Local & Sustainable Food Systems Network News

Members of the Local & Sustainable Food Systems Network tend to be doers – engaging actively in the work of re-creating vibrant, place-based food systems. 
Working groups have begun emerging where there is a critical mass of people interested in a particular facet of food systems work. Two of these groups held their first meeting in January, coming together via teleconference to learn about each other’s initiatives, to exchange information and to commit to future encounters. 
The Food Hubs Working Group met on January 15th and will reconvene on March 19th. In between teleconferences, the Food Hubs Working Group can carry on the conversation via FSC’s discussion page devoted to the topic. The January meeting made it clear that there is a lot of activity underway across Canada to establish food hubs as a way of making local food more broadly available. More information about the Food Hubs Working Group can be found here
A smaller group also met in January by teleconference, this time focused on sustainable fisheries. Sustainable fisheries provide an important source of protein in our diets and are a vital part of coastal economies, yet they are frequently not incorporated into the broader food movement discourse. The complexities of sustainable land-based food systems are mirrored in water-based food systems with some distinct differences. The intent of this Working Group is to determine the most effective means to integrate sustainable fisheries into the work of the food movement, with the goal of enabling mutually beneficial exchanges of information and of collaborating on program and policy needs where appropriate.  Our Assembly in November in Halifax will provide an excellent opportunity to do this. This group also meets every two months. Anyone interested in joining the Sustainable Fisheries Working Group should contact the Network Co-ordinator, Abra Brynne.

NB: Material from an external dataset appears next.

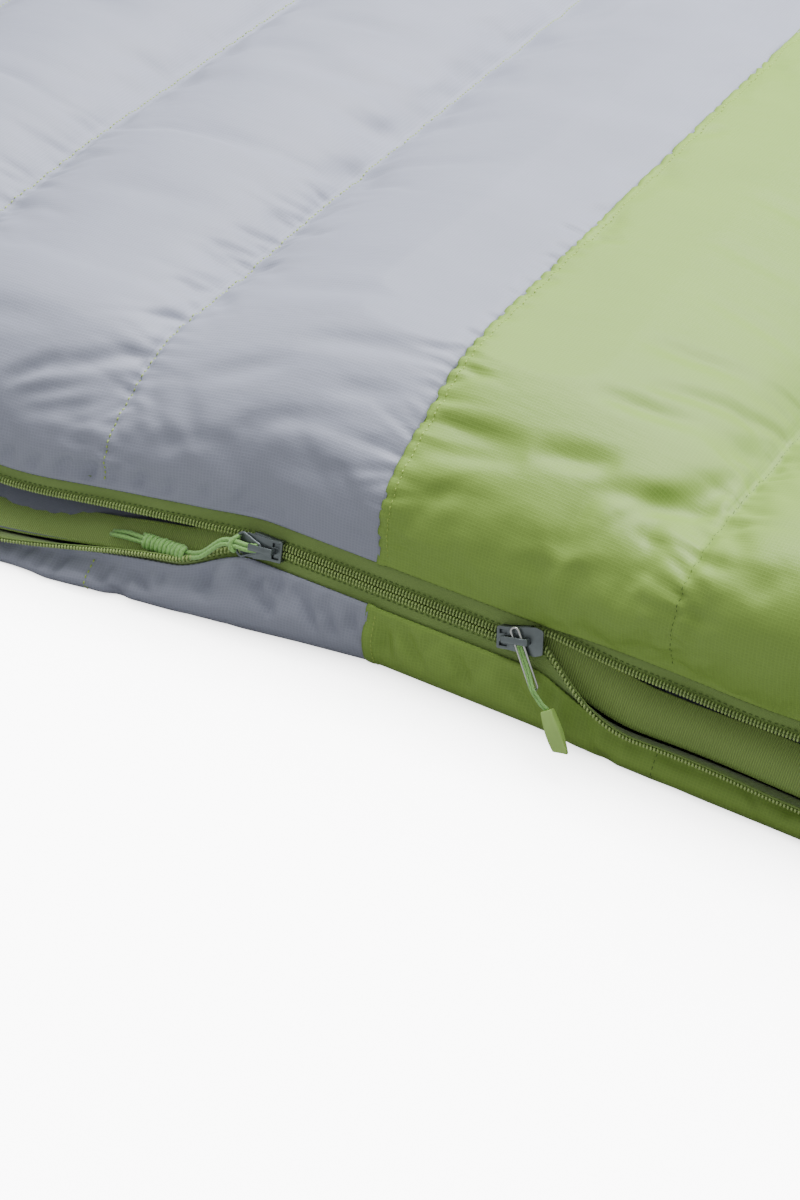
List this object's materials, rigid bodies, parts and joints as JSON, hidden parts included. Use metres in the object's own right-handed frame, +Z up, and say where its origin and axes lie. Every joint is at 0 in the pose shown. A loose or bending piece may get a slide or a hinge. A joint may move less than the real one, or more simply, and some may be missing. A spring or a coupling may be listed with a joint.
{
  "type": "camp quilt",
  "caption": "Filled quilt folded lengthwise, grey and green panels, joined along one long side by a two-way coil zipper with corded pulls, opening flat about its side seam.",
  "frame": {"origin": "middle of the folded quilt, on the surface that it lies on", "axes": "+X along the length to the green head end, +Y to the sewn side seam with the zipper at -Y, +Z up"},
  "size_m": [1.94, 0.7502, 0.128],
  "materials": {
    "shell_grey": "satin ripstop nylon, grey",
    "shell_green": "satin ripstop nylon, leaf green",
    "lining_grey": "soft woven lining, grey",
    "fill_white": "synthetic fibre batting",
    "tape_olive": "herringbone zipper tape",
    "coil_olive": "nylon coil",
    "strip_olive": "ribbed grosgrain",
    "slider_gunmetal": "grey enamelled zinc",
    "bright_steel": "bright plated wire",
    "cord_mint": "braided cord",
    "tip_mint": "soft moulded plastic"
  },
  "bodies": {
    "lower_layer": {"lower_shell_grey": "shell_grey", "lower_shell_green": "shell_green", "lower_fill": "fill_white", "lower_lining": "lining_grey", "lower_foot_hem": "shell_grey", "lower_head_hem": "shell_green", "side_seam_binding": "tape_olive", "lower_tape": "tape_olive", "lower_coil": "coil_olive", "lower_anti_snag_strip": "strip_olive", "lower_top_stop": "slider_gunmetal", "lower_foot_pin": "slider_gunmetal", "lower_film_tab": "tape_olive"},
    "upper_layer": {"upper_shell_grey": "shell_grey", "upper_shell_green": "shell_green", "upper_fill": "fill_white", "upper_lining": "lining_grey", "upper_foot_hem": "shell_grey", "upper_head_hem": "shell_green", "upper_tape": "tape_olive", "upper_coil": "coil_olive", "upper_anti_snag_strip": "strip_olive", "upper_top_stop": "slider_gunmetal", "upper_foot_pin": "slider_gunmetal", "upper_film_tab": "tape_olive"},
    "head_slider": {"head_slider_body": "slider_gunmetal", "head_slider_guard": "slider_gunmetal", "head_slider_crown": "slider_gunmetal"},
    "head_lock": {"head_slider_lock": "bright_steel"},
    "head_pull": {"head_bail": "bright_steel", "head_pull_cord": "cord_mint", "head_pull_tip": "tip_mint"},
    "foot_slider": {"foot_slider_body": "slider_gunmetal", "foot_slider_guard": "slider_gunmetal", "foot_slider_crown": "slider_gunmetal"},
    "foot_lock": {"foot_slider_lock": "bright_steel"},
    "foot_pull": {"foot_bail": "bright_steel", "foot_pull_cord": "cord_mint", "foot_pull_grip": "cord_mint", "foot_pull_tail_1": "cord_mint", "foot_pull_tail_2": "cord_mint"}
  },
  "joints": [
    {"name": "unfold", "type": "hinge", "parent": "lower_layer", "child": "upper_layer", "pos_m": [0, 0.3772, 0.064], "axis": [-1, 0, 0], "range_deg": [0, 180], "deforming": ["side_seam_binding", "lower_tape", "lower_coil", "upper_tape", "upper_coil", "lower_anti_snag_strip", "upper_anti_snag_strip", "lower_film_tab", "upper_film_tab"]},
    {"name": "head_slide", "type": "slide", "parent": "lower_layer", "child": "head_slider", "axis": [1, 0, 0], "range_m": [-0.055, 0.845], "deforming": ["lower_tape", "lower_coil", "upper_tape", "upper_coil", "lower_anti_snag_strip", "upper_anti_snag_strip", "lower_film_tab", "upper_film_tab"]},
    {"name": "foot_slide", "type": "slide", "parent": "lower_layer", "child": "foot_slider", "axis": [1, 0, 0], "range_m": [-0.865, 0.055], "deforming": ["lower_tape", "lower_coil", "upper_tape", "upper_coil", "lower_anti_snag_strip", "upper_anti_snag_strip", "lower_film_tab", "upper_film_tab", "foot_pull_cord", "foot_pull_grip", "foot_pull_tail_1", "foot_pull_tail_2"]},
    {"name": "head_bail_swing", "type": "hinge", "parent": "head_slider", "child": "head_pull", "pos_m": [0.08324, -0.34143, 0.05515], "axis": [0, -0.9135, 0.4067], "range_deg": [-52, 6]},
    {"name": "foot_bail_flip", "type": "hinge", "parent": "foot_slider", "child": "foot_pull", "pos_m": [-0.06443, -0.34295, 0.05172], "axis": [-0.1045, 0.4045, 0.9085], "range_deg": [0, 150]},
    {"name": "head_lock_lift", "type": "slide", "parent": "head_slider", "child": "head_lock", "axis": [0, -0.9135, 0.4067], "range_m": [0, 0.0008], "stiffness_N_per_m": 200, "springref_m": -0.0005},
    {"name": "foot_lock_lift", "type": "slide", "parent": "foot_slider", "child": "foot_lock", "axis": [0, -0.9135, 0.4067], "range_m": [0, 0.0008], "stiffness_N_per_m": 200, "springref_m": -0.0005}
  ]
}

Sustainable food systems initiatives tend to engage with smaller-scale enterprises for a variety of reasons. Many embrace, at a minimum, a triple bottom line, seeking to align their business goals with those that lead to vibrant, healthy communities. In various locations across Canada, members of the Network are engaged in co-operatives , as an effective way to develop profitable food enterprises while still prioritizing the needs of the community.
The recent 5th Annual Assembly of the Local Organic Food Co-ops Network in Ontario provided an opportunity for these progressive co-operatives to come together, celebrate their successes and exchange information. The Local & Sustainable Food Systems Network Co-ordinator, Abra Brynne, spoke at the Assembly’s opening session on permaculture economics and co-operatives, and later led a discussion about how co-operatives are reconciling the need for food producers to make a viable living with the need to provide access to good food for the impoverished amongst us.